The Witcher was a massive hit for Netflix, dominating their end-of-year lineup and wowing audiences around the world. But on launch it seemed like the show might end up being something of a dud. Early reviews weren’t particularly positive, with a lot of criticism aimed at the series for being difficult to follow due to its split timelines. It ended up at 67% on the Tomatometer, though audience ratings were much higher at 92%.
I think those critics simply didn’t give it a fair shake, though. The timeline wasn’t insanely difficult to figure out if you paid a little attention to the characters and it was at least ambitious. There were also some really neat moments where characters who’d died in a previous episode appeared again, with new context being applied to actions we’d already seen. Perhaps the show could have avoided some confusion with title cards saying when each scene took place, but that feels inelegant.
Fortunately for critics with short attention spans, they won’t have to contend with this in the second season. Showrunner Lauren Hissrich discussed the intersecting timelines in a recent interview, explaining that now that the three principals are together, they can follow one story:
Obviously, it was one of the most controversial parts of Season 1 and I didn’t expect it to be as controversial as it was. But it’s something I still stand behind, in terms of storytelling. … The goal was to get to know each of these characters individually, and the only want to do that was to separate their timelines.”

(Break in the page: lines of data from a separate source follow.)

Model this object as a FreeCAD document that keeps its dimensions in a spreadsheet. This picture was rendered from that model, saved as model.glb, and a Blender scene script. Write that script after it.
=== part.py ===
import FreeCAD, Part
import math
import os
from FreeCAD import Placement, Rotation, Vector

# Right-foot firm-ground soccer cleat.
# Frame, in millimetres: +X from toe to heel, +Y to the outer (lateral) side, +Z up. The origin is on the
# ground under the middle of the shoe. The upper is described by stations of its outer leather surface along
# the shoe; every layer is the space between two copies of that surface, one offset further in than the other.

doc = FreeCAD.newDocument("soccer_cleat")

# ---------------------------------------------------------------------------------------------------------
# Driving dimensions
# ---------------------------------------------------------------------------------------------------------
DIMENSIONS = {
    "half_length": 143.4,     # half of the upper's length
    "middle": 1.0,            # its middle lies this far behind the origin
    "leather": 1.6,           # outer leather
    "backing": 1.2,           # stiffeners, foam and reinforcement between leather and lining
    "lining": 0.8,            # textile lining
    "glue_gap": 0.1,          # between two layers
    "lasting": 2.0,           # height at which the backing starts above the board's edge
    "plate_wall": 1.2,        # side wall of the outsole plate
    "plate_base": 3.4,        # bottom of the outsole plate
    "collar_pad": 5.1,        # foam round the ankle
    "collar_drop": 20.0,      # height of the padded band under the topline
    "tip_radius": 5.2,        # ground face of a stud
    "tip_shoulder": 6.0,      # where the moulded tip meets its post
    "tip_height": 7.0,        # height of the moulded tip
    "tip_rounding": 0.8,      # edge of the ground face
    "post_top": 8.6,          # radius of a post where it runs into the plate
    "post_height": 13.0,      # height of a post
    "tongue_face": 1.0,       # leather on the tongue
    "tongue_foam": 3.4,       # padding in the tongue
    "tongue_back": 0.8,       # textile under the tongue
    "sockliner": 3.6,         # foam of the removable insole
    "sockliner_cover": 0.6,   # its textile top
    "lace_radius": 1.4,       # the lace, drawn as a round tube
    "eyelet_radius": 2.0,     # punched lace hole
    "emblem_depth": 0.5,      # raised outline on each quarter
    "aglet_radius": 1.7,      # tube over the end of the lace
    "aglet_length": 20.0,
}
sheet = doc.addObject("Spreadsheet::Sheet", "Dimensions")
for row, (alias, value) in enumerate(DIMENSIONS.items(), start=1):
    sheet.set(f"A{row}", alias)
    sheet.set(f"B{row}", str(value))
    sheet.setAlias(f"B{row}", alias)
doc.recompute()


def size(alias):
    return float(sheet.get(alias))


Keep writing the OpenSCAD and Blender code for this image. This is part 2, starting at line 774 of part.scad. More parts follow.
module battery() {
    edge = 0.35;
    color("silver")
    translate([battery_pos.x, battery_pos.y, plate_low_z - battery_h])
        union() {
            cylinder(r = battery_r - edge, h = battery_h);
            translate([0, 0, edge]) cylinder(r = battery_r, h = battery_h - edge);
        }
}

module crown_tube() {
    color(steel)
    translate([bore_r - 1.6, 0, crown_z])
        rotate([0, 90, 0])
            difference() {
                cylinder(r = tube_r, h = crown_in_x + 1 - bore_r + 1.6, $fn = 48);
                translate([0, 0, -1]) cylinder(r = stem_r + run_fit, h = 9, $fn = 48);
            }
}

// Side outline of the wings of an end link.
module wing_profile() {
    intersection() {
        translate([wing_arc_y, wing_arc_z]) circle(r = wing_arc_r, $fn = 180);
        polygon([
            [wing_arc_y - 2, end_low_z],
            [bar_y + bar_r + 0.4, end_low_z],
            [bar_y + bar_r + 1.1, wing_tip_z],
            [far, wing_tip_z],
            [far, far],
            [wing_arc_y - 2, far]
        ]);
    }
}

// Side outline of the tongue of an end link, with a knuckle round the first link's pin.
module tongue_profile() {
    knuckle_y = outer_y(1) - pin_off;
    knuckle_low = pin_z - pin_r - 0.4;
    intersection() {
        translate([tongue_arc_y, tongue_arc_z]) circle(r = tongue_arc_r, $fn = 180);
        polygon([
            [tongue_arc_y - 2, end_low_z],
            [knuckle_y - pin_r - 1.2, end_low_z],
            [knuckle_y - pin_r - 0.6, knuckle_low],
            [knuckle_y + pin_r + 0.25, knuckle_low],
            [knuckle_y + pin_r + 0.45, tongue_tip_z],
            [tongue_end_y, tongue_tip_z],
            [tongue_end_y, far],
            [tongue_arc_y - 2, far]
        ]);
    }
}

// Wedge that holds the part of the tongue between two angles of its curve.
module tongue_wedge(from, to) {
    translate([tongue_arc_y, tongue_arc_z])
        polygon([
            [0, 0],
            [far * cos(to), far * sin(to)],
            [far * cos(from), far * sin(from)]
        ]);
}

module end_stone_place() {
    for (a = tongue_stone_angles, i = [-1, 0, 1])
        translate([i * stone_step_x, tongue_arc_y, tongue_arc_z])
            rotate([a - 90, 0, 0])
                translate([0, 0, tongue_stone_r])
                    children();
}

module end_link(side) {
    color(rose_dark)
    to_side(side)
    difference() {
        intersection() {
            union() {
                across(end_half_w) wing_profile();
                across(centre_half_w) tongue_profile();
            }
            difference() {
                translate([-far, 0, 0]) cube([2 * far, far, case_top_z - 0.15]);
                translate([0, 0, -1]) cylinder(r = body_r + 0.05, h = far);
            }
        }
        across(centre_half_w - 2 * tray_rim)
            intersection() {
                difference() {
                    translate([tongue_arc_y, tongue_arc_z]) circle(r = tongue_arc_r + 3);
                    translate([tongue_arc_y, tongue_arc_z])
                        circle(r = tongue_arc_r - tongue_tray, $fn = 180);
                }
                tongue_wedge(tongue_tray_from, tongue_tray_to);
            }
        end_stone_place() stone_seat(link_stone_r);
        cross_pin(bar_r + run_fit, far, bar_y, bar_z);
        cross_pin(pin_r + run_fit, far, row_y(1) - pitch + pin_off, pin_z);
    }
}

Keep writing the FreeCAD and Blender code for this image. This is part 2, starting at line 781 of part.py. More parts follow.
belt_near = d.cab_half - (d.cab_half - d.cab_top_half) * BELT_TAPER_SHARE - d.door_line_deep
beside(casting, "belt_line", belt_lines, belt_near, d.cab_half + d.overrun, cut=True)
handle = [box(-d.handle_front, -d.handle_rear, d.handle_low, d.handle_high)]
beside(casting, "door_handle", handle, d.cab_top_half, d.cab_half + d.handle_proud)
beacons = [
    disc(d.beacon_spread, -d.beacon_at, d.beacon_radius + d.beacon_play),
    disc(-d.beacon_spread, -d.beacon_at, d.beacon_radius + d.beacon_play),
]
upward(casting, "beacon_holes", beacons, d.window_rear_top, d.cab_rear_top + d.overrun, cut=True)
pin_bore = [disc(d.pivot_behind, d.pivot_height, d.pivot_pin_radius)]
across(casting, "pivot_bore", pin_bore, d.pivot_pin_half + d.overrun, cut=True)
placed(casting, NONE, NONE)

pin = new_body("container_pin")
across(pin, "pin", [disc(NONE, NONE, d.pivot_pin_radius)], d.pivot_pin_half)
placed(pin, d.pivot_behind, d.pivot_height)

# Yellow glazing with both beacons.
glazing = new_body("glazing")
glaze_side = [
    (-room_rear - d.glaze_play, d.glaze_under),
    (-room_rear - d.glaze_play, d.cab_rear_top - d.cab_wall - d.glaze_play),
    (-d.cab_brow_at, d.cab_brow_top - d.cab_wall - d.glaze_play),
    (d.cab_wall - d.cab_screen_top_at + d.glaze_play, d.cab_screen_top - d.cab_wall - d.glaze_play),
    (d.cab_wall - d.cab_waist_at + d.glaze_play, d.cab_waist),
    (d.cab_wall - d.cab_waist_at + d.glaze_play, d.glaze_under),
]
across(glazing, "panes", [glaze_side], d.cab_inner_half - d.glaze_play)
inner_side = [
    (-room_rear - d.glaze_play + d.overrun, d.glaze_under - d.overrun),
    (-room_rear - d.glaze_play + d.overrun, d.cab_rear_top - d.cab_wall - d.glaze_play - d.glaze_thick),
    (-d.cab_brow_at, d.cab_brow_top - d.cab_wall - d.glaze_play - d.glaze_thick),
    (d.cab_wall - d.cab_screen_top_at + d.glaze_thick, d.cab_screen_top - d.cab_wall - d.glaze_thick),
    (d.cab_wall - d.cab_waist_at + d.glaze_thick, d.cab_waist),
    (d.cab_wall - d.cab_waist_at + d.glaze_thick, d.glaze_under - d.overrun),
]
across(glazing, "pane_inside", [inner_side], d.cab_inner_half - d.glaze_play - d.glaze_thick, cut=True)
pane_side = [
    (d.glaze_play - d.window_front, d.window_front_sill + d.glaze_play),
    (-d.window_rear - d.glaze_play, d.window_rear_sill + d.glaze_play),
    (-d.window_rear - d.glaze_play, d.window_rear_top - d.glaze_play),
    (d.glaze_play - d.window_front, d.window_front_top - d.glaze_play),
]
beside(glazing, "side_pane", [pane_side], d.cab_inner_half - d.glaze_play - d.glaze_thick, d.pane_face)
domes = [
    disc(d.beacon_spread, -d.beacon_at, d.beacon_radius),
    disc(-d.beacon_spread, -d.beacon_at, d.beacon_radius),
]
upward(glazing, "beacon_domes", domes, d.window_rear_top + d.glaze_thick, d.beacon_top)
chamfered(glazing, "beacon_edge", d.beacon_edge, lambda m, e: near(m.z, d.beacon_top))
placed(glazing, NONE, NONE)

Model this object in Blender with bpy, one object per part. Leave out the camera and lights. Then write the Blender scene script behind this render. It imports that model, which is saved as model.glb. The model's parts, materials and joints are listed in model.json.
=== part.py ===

What’s great though is they have intersected now. So what we’ll see in Season 2 is that all of our characters are existing on the same timeline. What that allows us to do storywise though is to play with time in slightly different ways. We get to do flashbacks, we get to do flash-forwards, we get to actually integrate time in a completely different way that we weren’t able to do in Season 1.
Because, if you can imagine, if we were in three different timelines (in Season 1) and then flashed forward or flashed back, we would have been in four or five or six timelines — even I know that’s too much. So I think it will be a lot easier for the audience follow and understand, especially a new audience coming in. But there are still going to be some fun challenges with time.”
I’m really looking forward to seeing where The Witcher goes in season 2, though it seems that we’re going to be waiting longer than anticipated. COVID-19 shut down every major production shooting in the UK and this particular series actually had a case on set. This resulted in the cast and crew going into isolation and the set undergoing a full deep clean. Lockdown restrictions are beginning to lift though and we’ve heard whispers that production will resume in August.
As such, expect The Witcher season 2 in early 2021. Let’s hope it’s worth the wait.